Jos Buttler insisted he had no regrets about the failure to add a batter to the group. “It’s a different balance and a different feel to the team,” said the captain. “It felt like a great chance to expose the all-rounders’ batting, maybe one spot higher than in our normal team. There’s a few players who’ve opted not to be here anyway for various reasons so it felt like instead of calling someone else up, [we should] try to use the guys who would be exposed to these conditions in the 50-over World Cup.”

Career-best bowling figures for Mehidy Hasan Miraz and another excellent innings from Najmul Hossain Shanto, who added an unbeaten 46 to the three half‑centuries he has scored in five games against England over the past fortnight, powered Bangladesh to victory.

Bangladesh’s Shakib Al Hasan celebrates after taking the wicket of England’s Phil Salt
Bangladesh’s Shakib Al Hasan celebrates after taking the wicket of England’s Phil Salt. Photograph: Adnan Abidi/Reuters

Despite losing the toss again, bringing to 10 the number of games played by England’s men in all formats this calendar year without a single successful coin-flip, England’s day had started promisingly enough. Buttler relegated himself to No 4 in the cause of further experimentation – “I’m very comfortable batting anywhere in the order, I just felt like it would be an opportunity to try something different,” he explained – starting with Phil Salt and Dawid Malan and sending in Moeen Ali when the latter, a fellow left-hander, fell in the third over. But Salt and Moeen settled well and at the end of the powerplay England were 50 for one, the innings ripe with promise.
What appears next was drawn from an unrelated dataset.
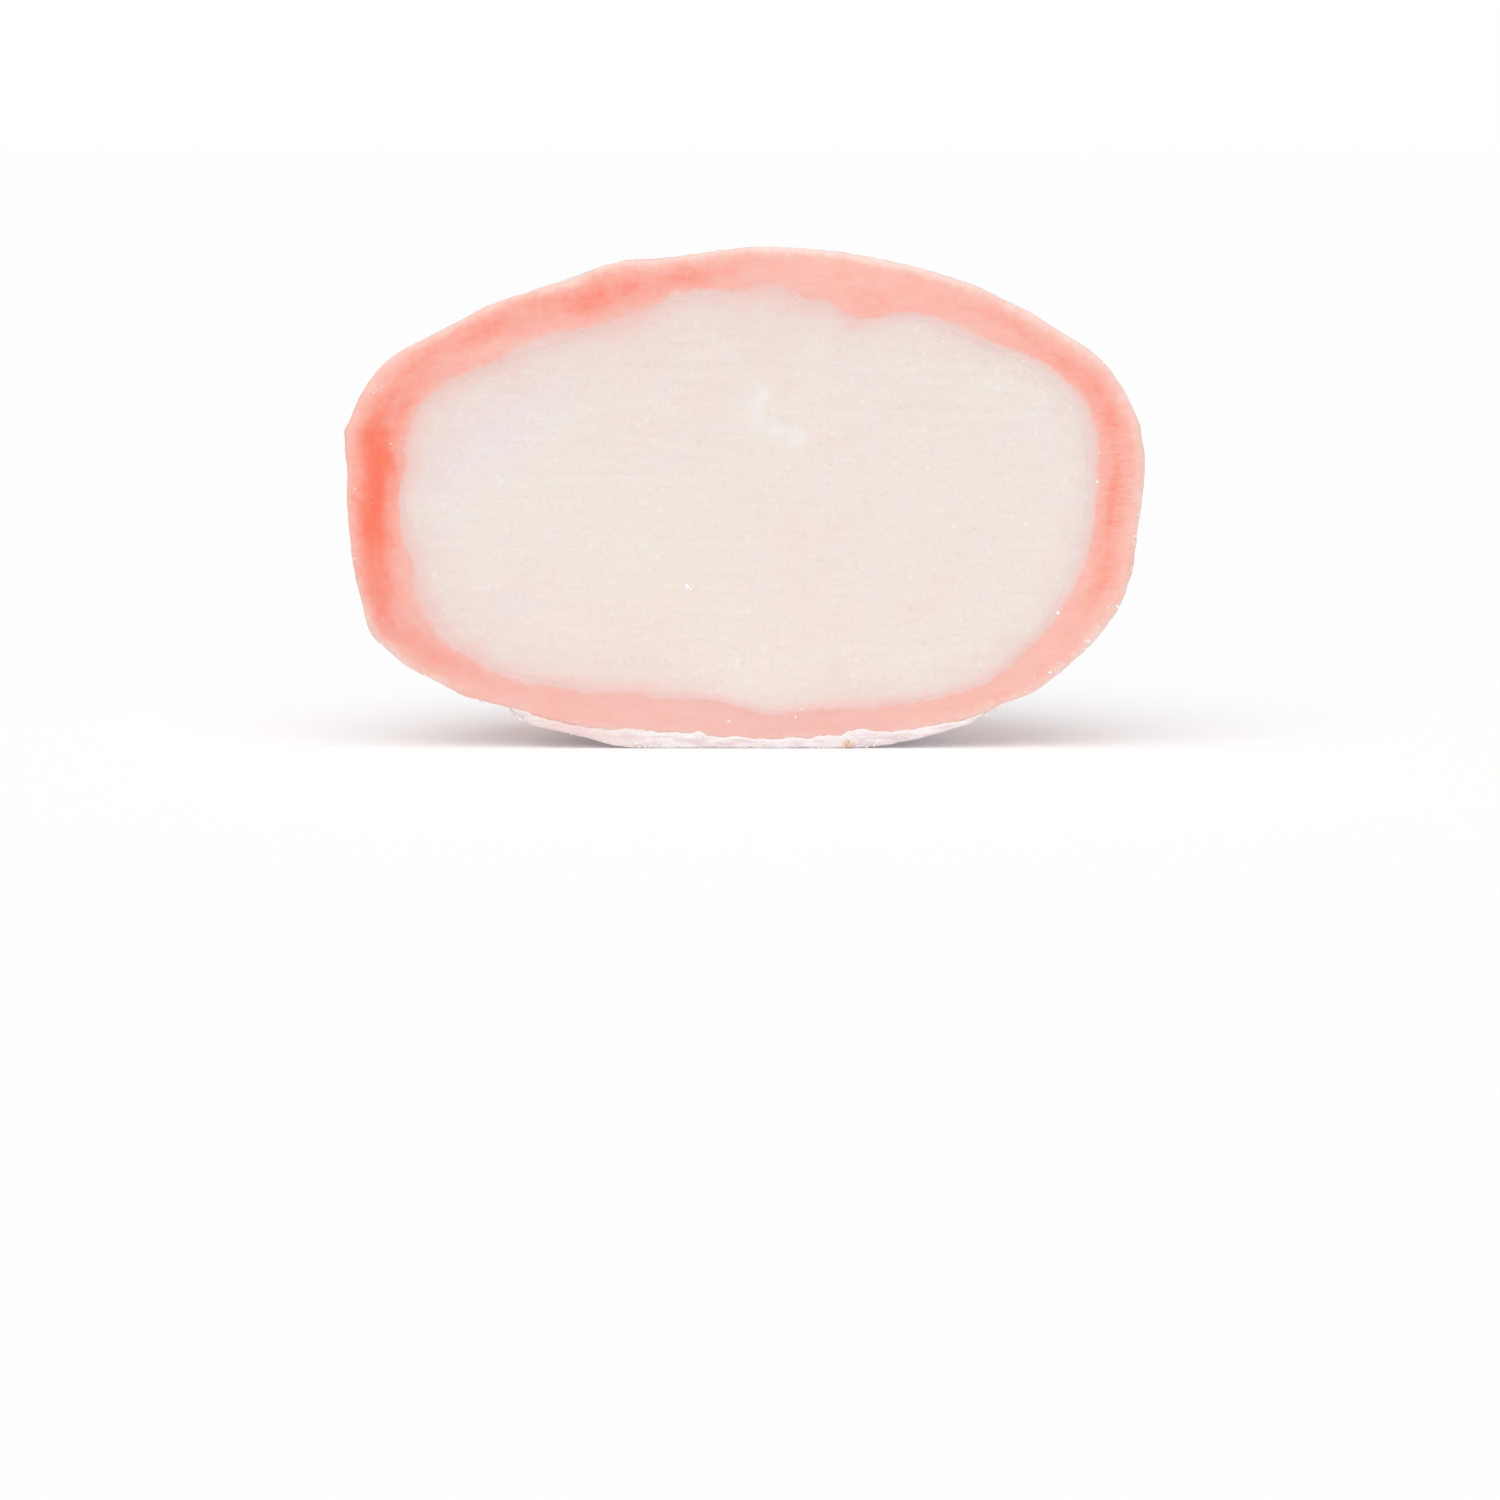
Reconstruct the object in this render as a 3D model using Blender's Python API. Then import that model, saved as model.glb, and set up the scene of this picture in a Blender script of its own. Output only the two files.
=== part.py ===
"""Half of a lychee mochi: soft rice dough round a lychee ice cream filling, cut upright through the middle.

Metres, +Z up. The cut face looks along -Y, and the half stands on the flattened underside that the
whole sweet had, so Z = 0 is where it rests. There are three pieces: the dough, the filling and the
starch caked under the dough. Each is a layer between two reaches, where a reach is the distance from
the middle of the whole sweet to a surface, along a direction.
"""

import math

import bmesh
import bpy
from mathutils import Matrix, Vector

MM = 0.001

# The whole sweet before the cut: a squared-off ball that is round seen from above
HALF_WIDTH = 22.45 * MM
MIDDLE_HEIGHT = 14.0 * MM
CROWN_RISE = 14.35 * MM
BELLY_DROP = 14.75 * MM
SQUARENESS = 2.35

# How gradually the soft underside lifts off the board that it rests on
SETTLING = 0.45 * MM

# The filling inside it
FILLING_HALF_WIDTH = 19.3 * MM
FILLING_RISE = 11.6 * MM
FILLING_DROP = 11.4 * MM
FILLING_SQUARENESS = 2.4

# Starch caked on the underside, and the heights between which it thins out up the sides
STARCH_DEPTH = 0.52 * MM
STARCH_EDGE_HEIGHT = 1.45 * MM
STARCH_FULL_HEIGHT = 1.9 * MM
STARCH_GONE_HEIGHT = 3.2 * MM

# Clearance kept between neighbouring pieces
GAP = 0.25 * MM

# Bumps and hollows, each: degrees round the cut face from +X towards +Z, degrees behind the cut,
# spread in degrees, rise in millimetres
OUTSIDE_BUMPS = (
    (15, 0, 8, 0.45),  # right shoulder
    (40, 0, 15, -0.45),  # slope down to the right
    (110, 0, 14, -0.28),  # slope off the crown
    (139, 0, 17, -0.98),  # slope down to the left
    (166, 0, 11, 0.62),  # left shoulder corner
    (202, 0, 7, 0.95),  # left lower corner
    (229, 0, 20, -0.55),
    (308, 0, 27, -0.42),
    (270, 42, 27, 1.70),  # underside, sagging on to the board behind the cut
    (8, 52, 19, 0.75),  # lobe of dough folded over at the right
    (20, 33, 10, -0.45),  # crease in front of that lobe
    (105, 38, 17, -0.50),  # thumb hollow behind the crown
    (150, 48, 20, 0.45),
    (185, 40, 13, -0.35),
    (55, 66, 16, 0.40),
    (120, 74, 14, -0.35),
    (215, 62, 18, 0.40),
)
FILLING_BUMPS = (
    (15, 0, 9, 0.45),
    (38, 0, 10, -0.50),
    (60, 0, 9, -1.00),  # dough hangs into the filling here
    (85, 0, 9, 0.90),  # filling rises close under the crown
    (112, 0, 10, -0.25),
    (141, 0, 18, -1.60),
    (167, 0, 8, 0.65),
    (209, 0, 12, 0.75),
    (250, 0, 12, -0.40),
    (298, 0, 30, 0.80),
    (324, 0, 12, 0.70),
    (349, 0, 8, -0.30),
    (30, 45, 20, -0.50),
    (150, 45, 20, 0.35),
)
STARCH_BUMPS = (
    (250, 0, 10, 0.38),  # thickest cake, left of the middle
    (275, 0, 7, -0.08),
    (300, 0, 10, 0.12),
    (265, 35, 16, 0.25),
)

# Fine enough to read as round, with few faces
SEGMENTS = 80
RINGS = 20
CUT_TOLERANCE = 1e-6


def heading(around, behind):
    """Unit vector at these degrees round the cut face and behind it."""
    turn, back = math.radians(around), math.radians(behind)
    return Vector((math.cos(turn) * math.cos(back), math.sin(back), math.sin(turn) * math.cos(back)))


def swell(direction, bumps):
    """How far the bumps and hollows push a surface out along a direction."""
    rise_here = 0.0
    for around, behind, spread, rise in bumps:
        apart = direction.angle(heading(around, behind)) / math.radians(spread)
        rise_here += rise * MM * math.exp(-apart * apart)
    return rise_here


def oval(direction, half_width, rise, drop, squareness):
    """Reach of a squared-off ball that is round seen from above."""
    across = math.hypot(direction.x, direction.y) / half_width
    upright = abs(direction.z) / (rise if direction.z > 0 else drop)
    return (across**squareness + upright**squareness) ** (-1 / squareness)


def smooth_step(value, low, high):
    """0 at low, 1 at high, with a soft turn at both ends."""
    share = min(1.0, max(0.0, (value - low) / (high - low)))
    return share * share * (3 - 2 * share)


def settled(height):
    """Height of the underside once it has sagged on to the board: never below 0."""
    if height > SETTLING:
        return height
    return max(0.0, height + SETTLING) ** 2 / (4 * SETTLING)


def outside(direction):
    """Reach of the whole sweet's outside, starch included, flattened where it rests."""
    reach = oval(direction, HALF_WIDTH, CROWN_RISE, BELLY_DROP, SQUARENESS)
    reach += swell(direction, OUTSIDE_BUMPS)
    height = MIDDLE_HEIGHT + direction.z * reach
    if height < SETTLING:
        reach = (settled(height) - MIDDLE_HEIGHT) / direction.z
    return reach


def starch_depth(direction):
    """Thickness of the starch cake along a direction: full underneath, none up the sides."""
    height = MIDDLE_HEIGHT + direction.z * outside(direction)
    share = 1 - smooth_step(height, STARCH_FULL_HEIGHT, STARCH_GONE_HEIGHT)
    return share * (STARCH_DEPTH + swell(direction, STARCH_BUMPS))


def dough_outside(direction):
    return outside(direction) - starch_depth(direction)


def filling_outside(direction):
    reach = oval(direction, FILLING_HALF_WIDTH, FILLING_RISE, FILLING_DROP, FILLING_SQUARENESS)
    return reach + swell(direction, FILLING_BUMPS)


def half_ball_sheet(reach):
    """Open sheet behind the cut plane, at this reach in every direction, with its pole at the back."""
    sheet = bmesh.new()
    bmesh.ops.create_uvsphere(sheet, u_segments=SEGMENTS, v_segments=2 * RINGS, radius=1.0)
    bmesh.ops.rotate(sheet, verts=sheet.verts, matrix=Matrix.Rotation(math.radians(-90), 3, "X"))
    in_front = [vert for vert in sheet.verts if vert.co.y < -CUT_TOLERANCE]
    bmesh.ops.delete(sheet, geom=in_front, context="VERTS")
    for vert in sheet.verts:
        if abs(vert.co.y) < CUT_TOLERANCE:
            vert.co.y = 0.0
        direction = vert.co.normalized()
        vert.co = direction * reach(direction)
    return sheet


def thicken_inwards(sheet, inner_reach):
    """Turns an open sheet into a closed wall whose inner side is at inner_reach."""
    made = bmesh.ops.extrude_face_region(sheet, geom=sheet.faces[:], use_keep_orig=True)
    inner = [item for item in made["geom"] if isinstance(item, bmesh.types.BMVert)]
    for vert in inner:
        direction = vert.co.normalized()
        vert.co = direction * inner_reach(direction)


def add_piece(name, sheet, material, collection):
    """Makes the object from its finished bmesh, standing with its underside at Z = 0."""
    bmesh.ops.recalc_face_normals(sheet, faces=sheet.faces)
    mesh = bpy.data.meshes.new(name)
    sheet.to_mesh(mesh)
    sheet.free()
    mesh.shade_smooth()
    mesh.set_sharp_from_angle(angle=math.radians(40))
    mesh.materials.append(material)
    piece = bpy.data.objects.new(name, mesh)
    collection.objects.link(piece)
    return piece


def finish(name, colour, roughness, subsurface):
    """Principled material with the piece's colour."""
    material = bpy.data.materials.new(name)
    material.use_nodes = True
    shader = material.node_tree.nodes["Principled BSDF"]
    shader.inputs["Base Color"].default_value = (*colour, 1.0)
    shader.inputs["Roughness"].default_value = roughness
    shader.inputs["Metallic"].default_value = 0.0
    shader.inputs["Subsurface Weight"].default_value = subsurface
    shader.inputs["Subsurface Scale"].default_value = 1.5 * MM
    return material


def make_dough(collection):
    """Bowl of rice dough: its rim is the coral band round the cut face."""
    wall = half_ball_sheet(dough_outside)
    thicken_inwards(wall, lambda direction: filling_outside(direction) + GAP)
    return add_piece("mochi_dough", wall, finish("Coral dough", (0.90, 0.42, 0.32), 0.45, 0.4), collection)


def make_filling(collection):
    """Solid half of the filling, closed by its flat cut face."""
    half = half_ball_sheet(filling_outside)
    rim = [edge for edge in half.edges if edge.is_boundary]
    bmesh.ops.contextual_create(half, geom=rim)
    look = finish("Lychee ice cream", (0.86, 0.80, 0.74), 0.6, 0.3)
    return add_piece("lychee_filling", half, look, collection)


def make_starch(collection):
    """Thin cake of starch under the dough, flat where the half rests."""
    cake = half_ball_sheet(outside)
    everything = cake.verts[:] + cake.edges[:] + cake.faces[:]
    edge_line = Vector((0, 0, STARCH_EDGE_HEIGHT - MIDDLE_HEIGHT))
    bmesh.ops.bisect_plane(
        cake, geom=everything, dist=CUT_TOLERANCE, plane_co=edge_line, plane_no=(0, 0, 1), clear_outer=True
    )
    thicken_inwards(cake, lambda direction: dough_outside(direction) + GAP)
    return add_piece("starch_base", cake, finish("Starch", (0.86, 0.80, 0.80), 0.9, 0.0), collection)


def stand_on_origin(pieces):
    """Moves the pieces so that the half stands on Z = 0, with its box centred on the origin."""
    points = [vert.co for piece in pieces for vert in piece.data.vertices]
    middle_x = (min(p.x for p in points) + max(p.x for p in points)) / 2
    middle_y = (min(p.y for p in points) + max(p.y for p in points)) / 2
    for piece in pieces:
        piece.location = (-middle_x, -middle_y, MIDDLE_HEIGHT)


def main():
    for old in list(bpy.data.objects):
        bpy.data.objects.remove(old)
    collection = bpy.data.collections.new("Lychee mochi half")
    bpy.context.scene.collection.children.link(collection)
    stand_on_origin([make_dough(collection), make_filling(collection), make_starch(collection)])


main()
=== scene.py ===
"""Half of a lychee mochi: cut coral rice dough round a frozen lychee filling, dusted with starch.

Metres, +Z up, in the frame's own place: the cut face looks along -Y and the half rests on Z = 0. Each
surface is a reach, the distance from the middle of the whole sweet along a direction, and the reaches
have the same dimensions as the solids. Along the cut face, depth is measured inwards from the dough's
outside and border is measured outwards from the edge of the filling.
"""

import math

import bmesh
import bpy
import numpy as np
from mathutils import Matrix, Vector, noise


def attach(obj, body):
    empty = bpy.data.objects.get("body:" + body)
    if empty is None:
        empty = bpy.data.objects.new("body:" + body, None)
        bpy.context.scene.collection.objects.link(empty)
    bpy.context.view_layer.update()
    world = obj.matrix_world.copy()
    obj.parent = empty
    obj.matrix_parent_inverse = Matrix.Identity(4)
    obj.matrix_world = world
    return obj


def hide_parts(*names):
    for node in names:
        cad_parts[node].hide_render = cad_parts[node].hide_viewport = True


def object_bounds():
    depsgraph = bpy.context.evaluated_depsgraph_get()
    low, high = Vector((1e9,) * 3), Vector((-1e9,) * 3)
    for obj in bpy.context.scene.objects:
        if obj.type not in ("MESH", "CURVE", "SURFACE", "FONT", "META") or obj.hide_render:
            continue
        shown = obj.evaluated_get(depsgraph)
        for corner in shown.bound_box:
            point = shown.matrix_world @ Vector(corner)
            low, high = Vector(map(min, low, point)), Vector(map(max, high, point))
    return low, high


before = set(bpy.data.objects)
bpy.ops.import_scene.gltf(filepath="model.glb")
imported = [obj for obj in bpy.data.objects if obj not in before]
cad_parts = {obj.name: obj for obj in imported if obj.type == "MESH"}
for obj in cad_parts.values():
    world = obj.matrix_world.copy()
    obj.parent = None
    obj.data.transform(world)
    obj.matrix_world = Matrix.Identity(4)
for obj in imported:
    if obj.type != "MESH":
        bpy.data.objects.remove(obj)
cad_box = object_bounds()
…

It was not to last and, by the time they had doubled that score, 11 more overs had gone, as well as six more batters. Only Salt, who reached 25 off 19 before backing away to give himself room to slap a Shakib Al Hasan delivery straight back to the bowler at an undroppable height, and Ben Duckett, with 28 off 28, scored more than 15 runs, and only the latter faced more than 20 deliveries. Buttler’s dismissal for just six, courtesy of Hasan Mahmud’s superb yorker, felt decisive and was celebrated as such.

But Bangladesh’s reply was anything but a carefree victory dash. Litton Das and Rony Talukdar fell early and for a while the hosts scored worryingly slowly. But unlike England they had one top-order batter who took control of the innings. In the end the match probably turned in the 14th over when an lbw review against Mehidy failed by the narrowest of margins and then Rashid deceived Shanto beautifully but somehow cleared the bails, so surprising Buttler that he missed it too and the ball trundled away for four byes.

Mehidy celebrated his let-off by smashing Moeen for a six and a four off successive deliveries in the following over, and the die was cast.

“We are really happy and really proud,” Mehidy said. “We have a good side, we have lots of good players in our team. We’re just looking forward, being positive, and thinking about how to get better in the next match.”